Towards the end of the hour, your subtext drones were jolted out of their light trance by the announcement from Paul Boustead that PS staff were unlikely to ever have parity with academic staff. Whilst that’s probably not news to most University staff, it’s a pretty bald statement from the Head of HR. Shortly afterwards the ‘loop-of-faces’ was broken by a screenshot of a soon-to-be-launched ‘Career Management’ portal. This will be a one-stop shop for PS staff looking for career support, including advice, coaching, information on ‘job families’ and secondment opportunities. There then followed a bit of a pre-emptive telling-off: if we offer secondment opportunities, you have to take them. Little recognition there for staff on fixed term contracts, nor much consolation for staff who want to stay in their current roles, but actually get a level of pay that reflects the work they actually do.

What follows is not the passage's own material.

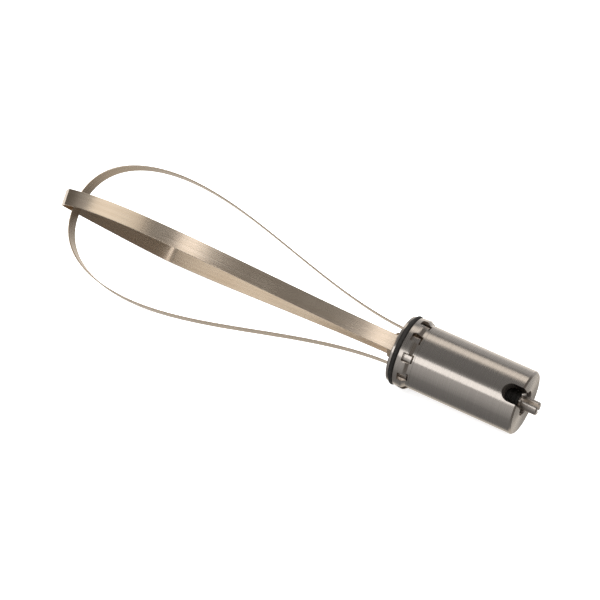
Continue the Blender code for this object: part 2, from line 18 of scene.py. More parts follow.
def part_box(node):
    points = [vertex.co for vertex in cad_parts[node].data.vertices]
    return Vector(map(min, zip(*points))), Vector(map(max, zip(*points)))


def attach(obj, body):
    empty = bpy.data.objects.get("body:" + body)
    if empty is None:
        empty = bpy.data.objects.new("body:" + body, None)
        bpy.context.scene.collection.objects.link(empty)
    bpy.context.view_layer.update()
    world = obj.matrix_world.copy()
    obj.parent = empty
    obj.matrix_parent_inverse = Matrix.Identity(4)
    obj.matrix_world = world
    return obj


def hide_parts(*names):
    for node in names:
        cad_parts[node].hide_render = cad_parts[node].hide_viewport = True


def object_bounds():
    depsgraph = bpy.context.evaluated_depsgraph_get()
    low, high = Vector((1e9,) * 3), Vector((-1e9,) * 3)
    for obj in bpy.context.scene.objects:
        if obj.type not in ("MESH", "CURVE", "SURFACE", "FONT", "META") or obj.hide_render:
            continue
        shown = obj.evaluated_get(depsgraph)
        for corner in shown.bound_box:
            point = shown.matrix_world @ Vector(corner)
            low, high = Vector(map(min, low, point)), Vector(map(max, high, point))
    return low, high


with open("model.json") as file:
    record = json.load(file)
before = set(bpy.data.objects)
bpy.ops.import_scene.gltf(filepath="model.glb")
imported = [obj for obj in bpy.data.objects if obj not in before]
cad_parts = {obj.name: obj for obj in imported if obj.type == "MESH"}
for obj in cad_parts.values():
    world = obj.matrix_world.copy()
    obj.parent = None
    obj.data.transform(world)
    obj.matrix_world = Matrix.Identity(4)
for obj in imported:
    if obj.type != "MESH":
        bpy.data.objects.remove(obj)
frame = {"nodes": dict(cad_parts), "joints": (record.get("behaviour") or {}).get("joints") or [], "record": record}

The Q&A session at the end revealed further concerns about job families, the approach to the combined office for student administration, and a fleeting mention of the gender pay gap (although two questions on this submitted via iLancaster were ignored).

In short – whilst all the presenters acknowledged that the project was one of the best pieces of staff engagement the University has achieved, the event itself was a wasted opportunity to build on the goodwill generated amongst Faculty Professional Services staff during the project, and limped towards a self-congratulatory, well-meaning, ‘we’re on it’ piece of backslapping. The following comment, overheard at the end of the presentation, pretty much sums up the experience: ‘What was that all about, then?’